> [Directions] Determine which lines of the records include the word "this", and copy them.

> [Data to use]
►

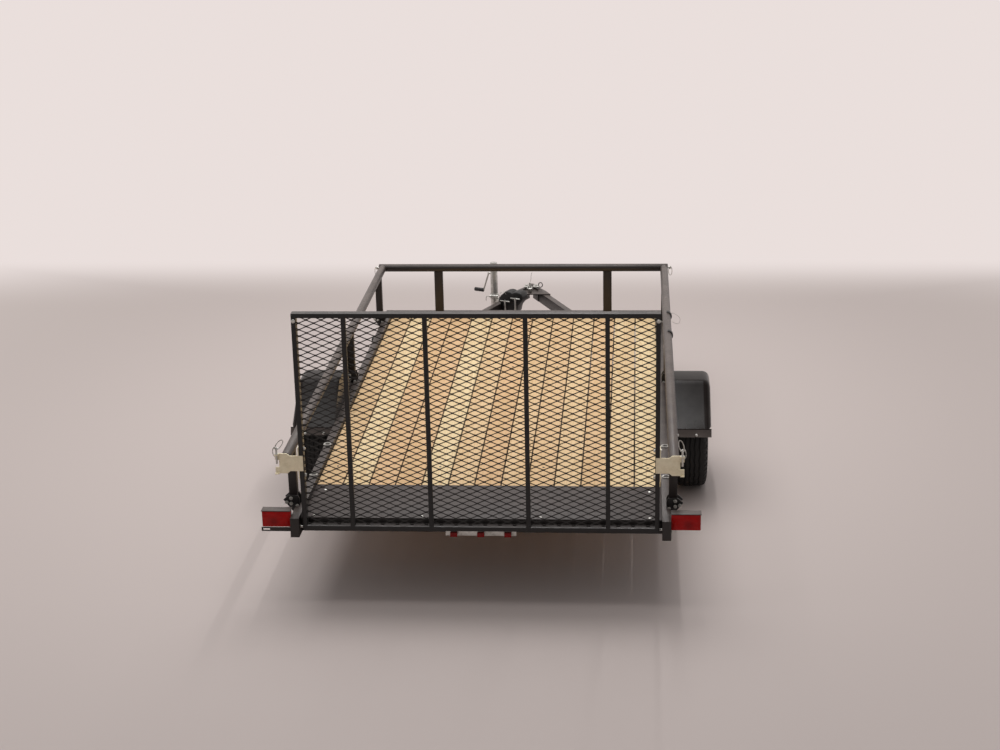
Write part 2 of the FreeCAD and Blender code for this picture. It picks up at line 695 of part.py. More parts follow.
# Drop axle: a beam under the springs, a spindle arm at each end, and the stub that carries the hub
beam = rod("AxleBeam", "axle_radius", "2 * spindle_side", ("-spindle_side", "axle_y", "beam_z"), SIDEWAYS)
axle = [beam]
for side, sign in SIDES:
    arm_start = "spindle_side" if sign > 0 else "-spindle_side - spindle_thickness"
    axle.append(box("SpindleArm" + side,
                    ("spindle_thickness", "2 * axle_radius", "abs(tyre_radius - beam_z) + 2 * axle_radius"),
                    (arm_start, "axle_y - axle_radius", "min(beam_z; tyre_radius) - axle_radius")))
    stub_start = "spindle_side" if sign > 0 else "-track_half - hub_length / 2"
    axle.append(rod("AxleStub" + side, "stub_radius", "track_half + hub_length / 2 - spindle_side",
                    (stub_start, "axle_y", "tyre_radius"), SIDEWAYS))
    axle.append(box("AxleSeat" + side, ("spring_width", "2 * axle_radius", "axle_seat + axle_radius"),
                    ("%d * rail_centre - spring_width / 2" % sign, "axle_y - axle_radius", "beam_z")))
keep(fuse("Axle", axle), "axle")

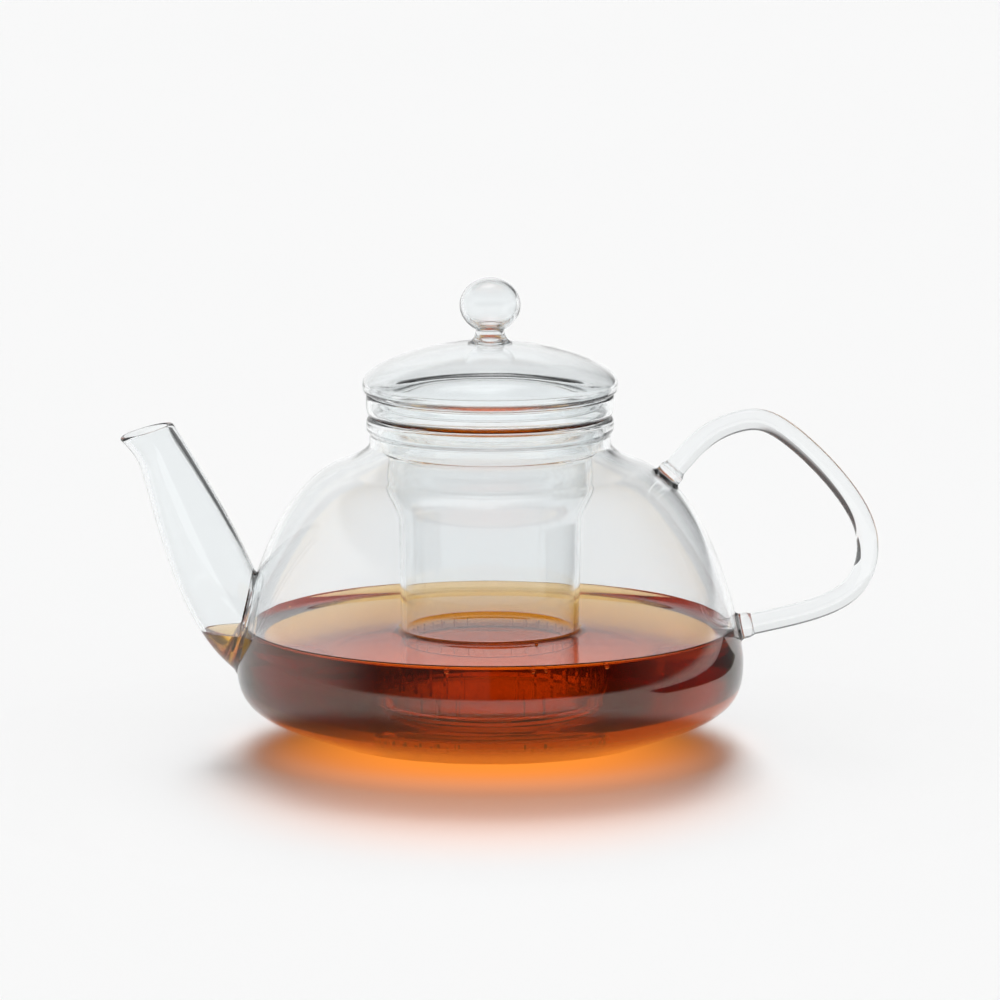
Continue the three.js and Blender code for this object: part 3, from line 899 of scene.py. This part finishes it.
def add_piece(obj, body, slot, material, *nodes):
    """Gives a mesh its material and the body that it rides on, hides the CAD nodes it stands for, and
    lets it throw a shadow only if its slot is tea.
    """
    obj.data.materials.clear()
    obj.data.materials.append(material)
    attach(obj, body)
    obj.visible_shadow = slot == "tea"  # with caustics off, clear glass would throw a black shadow
    if nodes:
        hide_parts(*nodes)
    return obj


def make_teapot():
    """All the pieces, on their bodies: pot, infuser and lid."""
    clear = blown_glass("clear_glass", CLEAR_TINT)
    rod = blown_glass("rod_glass", CLEAR_TINT, waviness=0.01)
    cup = blown_glass("infuser_glass", CUP_TINT, drowned_ior=DROWNED_IOR)
    tea = black_tea("black_tea")
    add_piece(make_pot(), "pot", "clear_glass", clear, "pot_body")
    add_piece(make_spout(), "pot", "clear_glass", clear, "spout")
    add_piece(make_rod(), "pot", "clear_glass", rod, "handle")
    upper = make_boss("handle_upper_weld", ROD_TOP_END, ROD_TOP_ANGLE, UPPER_BOSS_R)
    lower = make_boss("handle_lower_weld", ROD_LOW_END, ROD_LOW_ANGLE, LOWER_BOSS_R)
    add_piece(upper, "pot", "clear_glass", rod, "handle_upper_boss")
    add_piece(lower, "pot", "clear_glass", rod, "handle_lower_boss")
    add_piece(make_pot_tea(), "pot", "tea", tea, "pot_tea", "infuser_tea")
    add_piece(make_spout_tea(), "pot", "tea", tea)
    add_piece(make_bubbles(), "pot", "tea", tea)
    add_piece(make_infuser(), "infuser", "infuser_glass", cup, "infuser")
    add_piece(make_lid(), "lid", "clear_glass", clear, "lid")
    add_piece(make_knob(), "lid", "clear_glass", clear, "lid_knob")


# Studio, in metres. The world is one ball of light that glass and camera see in one way and the floor
# in another. Its ranges are the angles, in degrees, between which one level passes into the next.

HORIZON_LEVEL = 0.93
LEFT_LEVEL = 0.85  # behind the pot, low down
RIGHT_LEVEL = 0.12
HIGH_LEVEL = 0.15
FRONT_SHARE = 0.1  # of those levels, on the camera's side
SOFTBOX_LEVEL = 1.2
HORIZON_RANGE = (0.5, 3)
RIGHT_RANGE = (3, 25)
HIGH_RANGE = (31, 37)
FRONT_RANGE = (90, 130)
SOFTBOX_RANGE = (60, 68)
SOFTBOX_TURN = 0.3  # radians to the left of straight behind
SOFTBOX_SIDES = (0.6, 1.2)  # radians either side of its middle

LAMP_LEVEL = 56.0
LAMP_HIGH_SHARE = 0.12
LAMP_LOW_RANGE = (10, 18)
LAMP_HIGH_RANGE = (22, 42)
LAMP_END_RANGE = (55, 75)
LAMP_SIDE_RANGE = (4, 15)
DIM_LEVEL = 0.2

FLOOR_HALF_SIZE = 60.0
FLOOR_Z = -0.0003  # just clear of the foot
# the card is painted shade: a dark sheet that only the glass shows
CARD_Z = 0.001
CARD_SHADE = 0.02
CARD_ROUGHNESS = 0.9
CARD_CORNERS = [(0.22, 0.22), (1.2, 1.2), (1.2, -0.35), (0.22, -0.07)]
GLOW_COLOUR = (1.0, 0.28, 0.03)
GLOW_HEIGHT = 0.5
GLOW_LAMP_R = 0.01

CAMERA_ELEVATION = 9.5
CAMERA_DISTANCE = 3.0
CAMERA_TARGET = (0.0032, 0, 0.0767)
CAMERA_SENSOR = 36.0  # millimetres
SHOWN_WIDTH = 0.3226  # of the picture, at the target


def level_sheet(name, corners, z, material):
    """A flat four-sided sheet at one height."""
    mesh = bpy.data.meshes.new(name)
    mesh.from_pydata([(x, y, z) for x, y in corners], [], [(0, 1, 2, 3)])
    mesh.materials.append(material)
    return placed(name, mesh)


def make_floor():
    """The floor, far wider than the picture."""
    size = FLOOR_HALF_SIZE
    corners = [(-size, -size), (size, -size), (size, size), (-size, size)]
    floor = level_sheet("floor", corners, FLOOR_Z, pale_floor())


def combine(tree, operation, a, b=0.0):
    """The result of a Math node. Each of a and b is a value or a socket."""
    node = tree.nodes.new("ShaderNodeMath")
    node.operation = operation
    for socket, value in zip(node.inputs, (a, b)):
        if isinstance(value, bpy.types.NodeSocket):
            tree.links.new(value, socket)
        else:
            socket.default_value = value
    return node.outputs[0]


def times(tree, *values):
    """The product of values or sockets."""
    product = values[0]
    for value in values[1:]:
        product = combine(tree, "MULTIPLY", product, value)
    return product


def less(tree, value):
    """1 less the value."""
    return combine(tree, "SUBTRACT", 1.0, value)


def smooth_step(tree, value, low, high):
    """A smooth step from 0 at low to 1 at high."""
    node = add_node(tree, "ShaderNodeMapRange", {"interpolation_type": "SMOOTHSTEP"},
                    Value=value, From_Min=low, From_Max=high)
    return node.outputs["Result"]


def past_range(tree, angle, degrees):
    """A smooth step from 0 to 1 over a range of angles in degrees."""
    return smooth_step(tree, angle, math.radians(degrees[0]), math.radians(degrees[1]))


def blended(tree, angle, low, high, degrees):
    """The level low below a range of angles in degrees, high above it, and a smooth change within."""
    share = past_range(tree, angle, degrees)
    return combine(tree, "ADD", times(tree, less(tree, share), low), times(tree, share, high))


def seen_level(tree, rise, turn, aside):
    """What glass and camera see: white at the horizon and low at the left, darker elsewhere."""
    level = blended(tree, turn, LEFT_LEVEL, RIGHT_LEVEL, RIGHT_RANGE)
    level = blended(tree, rise, level, HIGH_LEVEL, HIGH_RANGE)
    level = blended(tree, aside, level, times(tree, level, FRONT_SHARE), FRONT_RANGE)
    from_middle = combine(tree, "ABSOLUTE", combine(tree, "ADD", turn, SOFTBOX_TURN))
    beside_softbox = smooth_step(tree, from_middle, *SOFTBOX_SIDES)
    softbox = times(tree, past_range(tree, rise, SOFTBOX_RANGE), less(tree, beside_softbox))
    level = combine(tree, "ADD", level, times(tree, softbox, SOFTBOX_LEVEL))
    return blended(tree, rise, HORIZON_LEVEL, level, HORIZON_RANGE)


def lighting_level(tree, rise, aside):
    """What lights the floor: a dim room and a low, narrow lamp straight behind the pot."""
    lamp = blended(tree, rise, 1.0, LAMP_HIGH_SHARE, LAMP_HIGH_RANGE)
    lamp = blended(tree, rise, lamp, 0.0, LAMP_END_RANGE)
    lamp = times(tree, lamp, past_range(tree, rise, LAMP_LOW_RANGE),
                 less(tree, past_range(tree, aside, LAMP_SIDE_RANGE)))
    return combine(tree, "ADD", times(tree, lamp, LAMP_LEVEL), DIM_LEVEL)


def make_world():
    """The studio: one level for rays that come straight from glass or camera, another for the rest."""
    world = bpy.data.worlds.new("studio")
    bpy.context.scene.world = world
    world.use_nodes = True
    tree = world.node_tree
    tree.nodes.clear()
    where = add_node(tree, "ShaderNodeTexCoord")
    axes = add_node(tree, "ShaderNodeSeparateXYZ", Vector=where.outputs["Generated"])
    turn = combine(tree, "ARCTAN2", axes.outputs["X"], axes.outputs["Y"])  # from +Y towards +X
    rise = combine(tree, "ARCSINE", axes.outputs["Z"])
    aside = combine(tree, "ABSOLUTE", turn)
    seen = seen_level(tree, rise, turn, aside)
    lighting = lighting_level(tree, rise, aside)
    path = add_node(tree, "ShaderNodeLightPath")
    direct = path.outputs["Is Camera Ray"]
    for kind in ("Is Transmission Ray", "Is Glossy Ray"):
        direct = combine(tree, "MAXIMUM", direct, path.outputs[kind])
    scattered = combine(tree, "MINIMUM", path.outputs["Diffuse Depth"], 1.0)
    direct = times(tree, direct, less(tree, scattered))
    strength = combine(tree, "ADD", times(tree, direct, seen),
                       times(tree, less(tree, direct), lighting))
    background = add_node(tree, "ShaderNodeBackground", Color=(1, 1, 1, 1), Strength=strength)
    add_node(tree, "ShaderNodeOutputWorld", Surface=background.outputs["Background"])


def make_card():
    """Painted shade: a dark card that lies on the floor at the right, and that only glass sees, so the
    glass reflects and shows through it a dark patch there.
    """
    material = bpy.data.materials.new("painted_shade_card")
    material.use_nodes = True
    shader = material.node_tree.nodes["Principled BSDF"]
    shader.inputs["Base Color"].default_value = (CARD_SHADE, CARD_SHADE, CARD_SHADE, 1)
    shader.inputs["Roughness"].default_value = CARD_ROUGHNESS
    card = level_sheet("painted_shade_card", CARD_CORNERS, CARD_Z, material)
    card.visible_camera = False
    card.visible_diffuse = False
    card.visible_shadow = False


def make_glow(name, middle, reach, width, energy):
    """Warm light on the floor alone, for what the lamp behind throws through the tea.

    It falls round y = middle, as far as reach, and width stretches it sideways.
    """
    lit = bpy.data.collections.new(name)
    lit.objects.link(bpy.data.objects["floor"])
    data = bpy.data.lights.new(name, "SPOT")
    data.energy = energy
    data.color = GLOW_COLOUR
    data.spot_size = 2 * math.atan(reach / GLOW_HEIGHT)
    data.spot_blend = 1.0
    data.shadow_soft_size = GLOW_LAMP_R
    glow = placed(name, data)
    glow.location = (0, middle, GLOW_HEIGHT)
    glow.scale = (width, 1, 1)
    glow.light_linking.receiver_collection = lit
    glow.light_linking.blocker_collection = lit


def make_camera():
    """Almost level, a little above the tea, from far enough that the view is nearly parallel."""
    elevation = math.radians(CAMERA_ELEVATION)
    data = bpy.data.cameras.new("camera")
    data.sensor_width = CAMERA_SENSOR
    data.lens = CAMERA_SENSOR * CAMERA_DISTANCE / SHOWN_WIDTH
    data.clip_end = FLOOR_HALF_SIZE
    camera = placed("camera", data)
    away = Vector((0, -math.cos(elevation), math.sin(elevation)))
    camera.location = Vector(CAMERA_TARGET) + away * CAMERA_DISTANCE
    camera.rotation_euler = (-away).to_track_quat("-Z", "Y").to_euler()
    bpy.context.scene.camera = camera


def set_light_paths():
    """Enough bounces for glass behind glass, and no caustics: the glows stand in for them."""
    scene = bpy.context.scene
    scene.view_settings.view_transform = "Standard"
    cycles = scene.cycles
    cycles.max_bounces = 40
    cycles.transmission_bounces = 40
    cycles.glossy_bounces = 12
    cycles.diffuse_bounces = 3
    cycles.transparent_max_bounces = 16
    cycles.caustics_refractive = False
    cycles.caustics_reflective = False


make_teapot()
make_floor()
make_world()
make_card()
make_glow("glow_before_pot", middle=-0.085, reach=0.135, width=0.74, energy=4.5)
make_glow("glow_under_pot", middle=-0.02, reach=0.088, width=1.05, energy=8.0)
make_camera()
set_light_paths()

◄

> [Complete answer]
Write part 2 of the FreeCAD and Blender code for this picture. It picks up at line 695 of part.py. More parts follow.
Continue the three.js and Blender code for this object: part 3, from line 899 of scene.py. This part finishes it.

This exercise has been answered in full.